Stop Smoking, Live Longer -- But By How Much?

By this point, everyone is aware that not smoking -- or at the very least, giving it up -- is good for your health. But a new study of more than a million women shows just how much longer you'll live by giving up the habit.

The study, published in The Lancet, shows that stopping smoking may help women live a decade longer than they would have if they had continued lighting up.

Researchers also found that the more the women smoked, the higher their risk of premature death, with even "light" smokers (those who smoked just one to nine cigarettes a day) having a doubled risk of death compared with non-smokers.

"If women smoke like men, they die like men -- but, whether they are men or women, smokers who stop before reaching middle age will on average gain about an extra ten years of life," study researcher Professor Sir Richard Peto, of the University of Oxford, said in a statement.

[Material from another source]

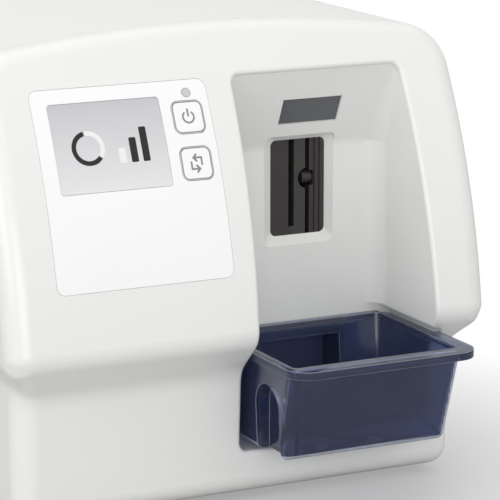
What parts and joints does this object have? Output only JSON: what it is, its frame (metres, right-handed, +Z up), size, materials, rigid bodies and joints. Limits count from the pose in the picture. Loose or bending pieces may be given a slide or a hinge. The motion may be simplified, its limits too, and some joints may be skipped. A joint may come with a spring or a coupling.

The study included 1.3 million women who joined the Million Women Study between 1996 and 2001 when they were between the ages of 50 and 65. Researchers surveyed them on their health habits and found that 20 percent of them smoked, 28 percent used to smoke and 52 percent never smoked. The researchers then re-surveyed them three years later to check on their smoking statuses.

The women were then followed for another nine years, on average, at which point about 66,000 of them had died.

The researchers found that those who still smoked at the three-year re-survey point were almost three times more likely to die by the end of the whole study period, compared with the never-smokers.

The researchers also found that the deaths between smokers and non-smokers differed in that the smokers were more likely to die from diseases like stroke, lung disease or cancer, or heart disease.

Taking into account the nearly three-fold death risk smokers have compared with non-smokers, researchers extrapolated that smoking causes two out of three deaths among smokers in their 50s, 60s and 70s.

Researchers also investigated how much lower of a death risk a person had if they quit smoking by a certain age. They found that women who stopped smoking by age 30 were able to lower their risk of dying early 97 percent, while those who stopped before age 40 lowered their early death risk 90 percent.

They also found that people who didn't stop smoking until age 40 experienced negative health effects for decades after stopping, but these effects are 10 times worse for people who keep smoking post-40.